您说韩舞翻跳者成为人文学科理想的诠释,这一想法恰好就是公元二世纪的罗马作家卢西安在《论舞蹈》里强调的,他认为罗马哑剧舞者用身体形式诠释了第二次智者运动里希腊知识分子的理想。我的韩舞田野工作实际也是在效法卢西安,去思考社交媒体时代下的舞蹈问题及其对人文学科的启示。我和一些舞蹈工作室里的专业舞者交流时,他们都提到韩舞很大促进了公众对舞蹈的认知度。这实际上回到了《文字的力量》,文字是在早期现代印刷术下,伴随宗教改革大家读《圣经》的需要,才成为欧洲人的日常生活。所以,我想社交媒体时代的韩舞翻跳是否也会促使舞蹈越来越成为人们日常生活的一种表达形式,而不是局限于专业舞者,像宗教改革使文字不再局限于少数文人和天主教祭司。在《上海书评》之前的访谈里,作为哈佛大学“戏剧、舞蹈与媒体”项目的创始人,您提到您建立这一项目是为了改变哈佛大学只重视文字表达,不重视身体表达的传统学术文化。那么,您是如何看待社交媒体时代下舞蹈作为人类文化表达形式的问题?

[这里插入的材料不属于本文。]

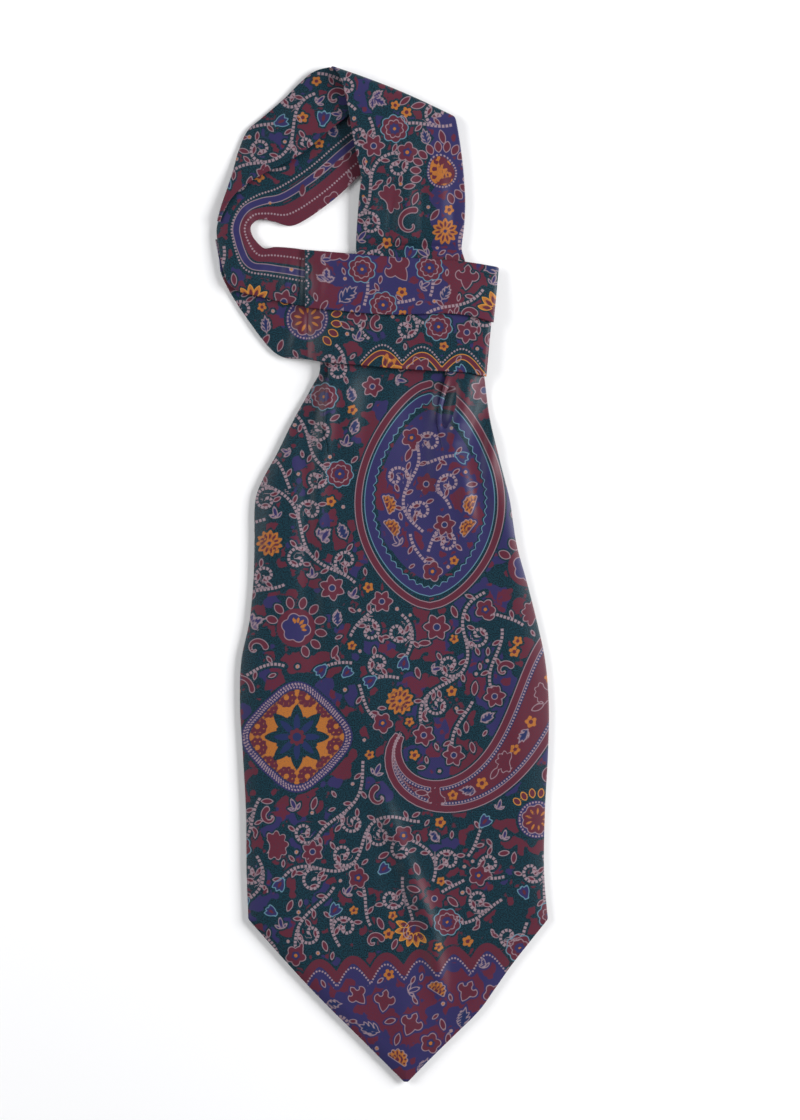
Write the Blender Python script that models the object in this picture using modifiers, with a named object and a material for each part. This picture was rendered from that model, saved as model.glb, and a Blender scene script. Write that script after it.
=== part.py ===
"""A self-tie silk cravat laid flat: a wide pointed blade, and a pleated neckband looped above it.

Millimetres in the tables, metres in the model. The cravat lies on z = 0 with its blade
pointing along -Y, and the origin is on the table under the middle of its outline.
Every stretch of cloth is a wall of one thickness on a surface between two edge lines.
"""
import bpy
import numpy as np
from collections import namedtuple
from math import pi

# ---- Driving dimensions, in millimetres ----
MM = 0.001
WALL = 1.2             # folded silk, pressed
GAP = 0.3              # between pieces that touch
EDGE_DROOP = 1.3       # how far the front blade's sides sink past the back blade
EDGE_REACH = 9.0       # over what width they sink
PLEAT_STEP = 0.9       # width of the steep flank at a pleat's fold
LAYER = 1.1            # one hidden layer of the back blade
TROUGH_ROOM = 0.5      # what the soft hollows need under the front blade
BLADE_Z = 2 * LAYER + GAP + TROUGH_ROOM + WALL / 2   # middle of the front blade's wall
BACK_WIDTH = 0.92      # the back blade's width beside the front blade's
BACK_NOSE = 3.2        # half the width of its point
BACK_STEP = 2.0        # its upper layer inside its lower one
BACK_TIP_INSET = 22.0  # its point above the front blade's point
BACK_TOP = 154.0       # where its throat ends, under the crossing band

# ---- The front blade's outline ----
BladeRow = namedtuple("BladeRow", "y left right")
BLADE = [BladeRow(*row) for row in (
    (118, -31.5, 50.2),
    (103, -31.0, 50.9),
    (95, -34.8, 51.7),
    (78, -44.2, 54.0),
    (61, -52.6, 58.0),
    (47, -60.2, 61.6),
    (36, -63.7, 64.2),
    (15, -64.0, 67.4),
    (-4, -64.6, 72.6),
    (-24, -66.6, 77.7),
    (-44, -70.7, 81.9),
    (-67, -71.3, 83.7),
    (-92, -69.8, 83.2),
    (-120, -68.3, 81.7),
    (-150, -68.0, 81.3),
    (-174, -67.1, 83.2),
)]
TIP = (12.0, -255.9)      # the blade's point
TIP_HALF_WIDTH = 0.7
TipRow = namedtuple("TipRow", "share left_bulge right_bulge")
TIP_ROWS = [TipRow(*row) for row in (   # share of the way to the point, and the bulge outwards
    (0.14, 0.9, 0.7),
    (0.28, 1.6, 1.6),
    (0.42, 2.0, 3.4),
    (0.56, 1.8, 5.0),
    (0.70, 1.1, 3.4),
    (0.85, 0.5, 1.4),
    (1.00, 0.0, 0.0),
)]

# ---- The pleats that fan from its throat ----
PleatRow = namedtuple("PleatRow", "y left_fold left_lift right_fold right_lift")
PLEATS = [PleatRow(*row) for row in (   # each fold's share of the width, and how high it stands
    (118, 0.070, 1.7, 0.820, 1.9),
    (103, 0.053, 1.7, 0.796, 1.9),
    (95, 0.084, 1.6, 0.772, 1.7),
    (85, 0.131, 1.3, 0.746, 1.1),
    (77, 0.157, 0.9, 0.738, 0.6),
    (64, 0.193, 0.3, 0.741, 0.1),
    (50, 0.240, 0.0, 0.750, 0.0),
    (-256, 0.250, 0.0, 0.750, 0.0),
)]
Trough = namedtuple("Trough", "x1 y1 x2 y2 width depth")
TROUGHS = [Trough(*row) for row in (    # soft hollows below the pleats
    (-31, 60, -33, 0, 7, 0.6),
    (38, 68, 46, 38, 8, 0.7),
    (2, -118, 27, -205, 12, -0.5),
)]

# ---- The neckband's stretches: two edge lines each, with the height of the wall's middle ----
Station = namedtuple("Station", "ax ay az bx by bz crown")
RISE = [Station(*row) for row in (      # a is the left edge, b the right; last three rows roll under
    (-24.0, 119.0, 3.6, 48.0, 119.0, 3.6, 0.0),
    (-15.0, 138.0, 3.6, 43.5, 138.0, 3.6, 0.0),
    (-12.3, 152.0, 3.6, 41.8, 151.0, 3.6, 0.0),
    (-12.3, 160.8, 3.6, 41.4, 157.8, 3.6, 0.0),
    (-12.8, 165.0, 3.3, 39.7, 164.5, 3.3, 0.3),
    (-12.3, 176.0, 3.8, 40.9, 175.0, 3.4, 0.6),
    (-11.2, 190.0, 4.8, 41.5, 187.0, 3.4, 0.6),
    (-10.4, 201.0, 5.4, 41.0, 198.0, 3.5, 0.6),
    (-12.4, 211.0, 6.0, 40.1, 208.0, 3.6, 0.6),
    (-15.0, 224.0, 6.6, 39.0, 216.5, 3.8, 0.5),
    (-17.4, 238.0, 7.3, 38.0, 223.0, 4.1, 0.4),
    (-20.0, 248.5, 7.8, 37.2, 227.5, 4.2, 0.2),
    (-22.2, 252.9, 7.3, 36.6, 229.8, 3.8, 0.0),
    (-25.0, 255.7, 4.6, 35.5, 231.0, 2.6, 0.0),
    (-26.6, 252.9, 1.0, 34.6, 229.9, 1.0, 0.0),
)]
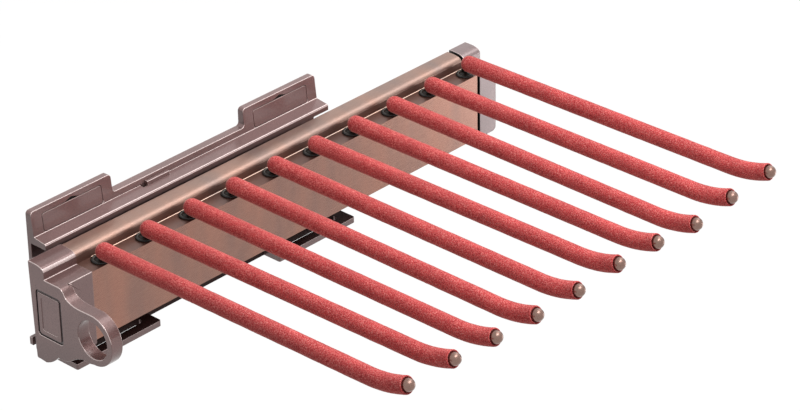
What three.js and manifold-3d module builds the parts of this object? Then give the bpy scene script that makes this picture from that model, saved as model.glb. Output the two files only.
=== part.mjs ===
// Pull-out trouser rack: a wall bracket, a two-stage ball slide and a rail that carries the arms.
// Millimetres. X runs out from the wall, Y runs back along the rail from the handle, Z is up.
// The origin is the middle of the bracket's wall face, level with the slide's centre line.

import * as THREE from "three";
import { mergeVertices } from "three/addons/utils/BufferGeometryUtils.js";
import Module from "manifold-3d";

const wasm = await Module();
wasm.setup();

// Driving sizes

const clearance = 0.3; // gap between two pieces that rest on each other
const weld = 1e-4; // vertices closer than this are one
const overrun = 2; // how far a cutter reaches past the face that it cuts

const arms = {
  count: 10,
  pitch: 43,
  postX: 46.2, // axis of the upright part of each rod
  height: 9, // rod axis over the rail's shelf
  rodRadius: 2.5,
  rootBend: 5, // radius of the bend between post and arm
  postDepth: 7.5, // length of post under the shelf's top
  rootReach: 1.4, // from the post's axis back to the end of the sleeve
  reach: 348.8, // from the wall to the ends of the knobs
  tipRadius: 96,
  tipDegrees: 22,
  liftDegrees: [0.7, 0.5, 0.1, -0.2, -0.2, 0.2, 0, -0.7, 0.2, 0.3], // each arm's own rise
  turnDegrees: [0.1, 0.5, 0.2, 0, 0.1, 0.2, 0.1, 0.2, -0.2, 0.1], // and its turn about the post
  lastRise: 2, // how much higher the last arm stands
};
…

普克纳:当你像我一样,去对文化进行全球视野下的深度思考时,会发现研究音乐舞蹈这样的非物质文化,一大挑战是它们留下的痕迹很少,尽管你可以尝试。我在《文化》一书里是从肖维史前岩洞开始的,在岩洞里最明显的是那些画像,它们的确是画像。不过,已经有研究表明,这些岩画是为乐人与歌手们站立的位置进行指示,以产生某种预想的回音效果。同时,在史前岩洞,也有关于笛子等乐器的发现,在一些石头上刻有打击乐器。我一直在考虑提高表演艺术的透明度,之所以从戏剧开始,因为我花了大量时间在戏剧与舞蹈研究上。大家一般都不重视戏剧与舞蹈, 因为在研究中偏向于文字材料、视觉材料和建筑形式。而戏剧与舞蹈这些非物质文化则很难进行研究。但是,现在的状况不一样了,正如你强调了社交媒体对于舞蹈普及的作用。我们现在拥有高度发达的媒体技术,不仅仅是用来记录舞蹈,还用来在抖音这些媒体上对舞蹈进行传播和扩散。我认为这会改变大家的价值观念,将舞蹈这样的艺术形式的价值凸显出来。而网络本身也是很有趣的问题,在网络的第一阶段,是以文字为基础的。在这样的情况下,文字出现了大爆炸,从事公共写作的人呈几何式增长。不过,现在网络关注点从文字转向了视觉图像,先是静态图画,然后是舞蹈。当然,其中也夹杂有文字。并不是文字不见了,而是文字与其他媒介相结合。在《文字的力量》书中末尾,我的一个结论是,我们不应该孤立地看待文字,而应该把文字和图像结合起来进行考量。从美索不达米亚楔形文字泥板上就开始出现图文并茂的表达形式,到像刻有佛像的《金刚经》等印刷书籍也是如此,现在的媒体生态是对这一形式的延续。从媒介历史来看,在每一次媒体革命后,传统的媒介方式都没有消失,而是改变了图像、文字与动态图像的关系。我认为我们需要把韩舞推动社交媒体时代下舞蹈流行的状况放在这些背景下来看待、考察。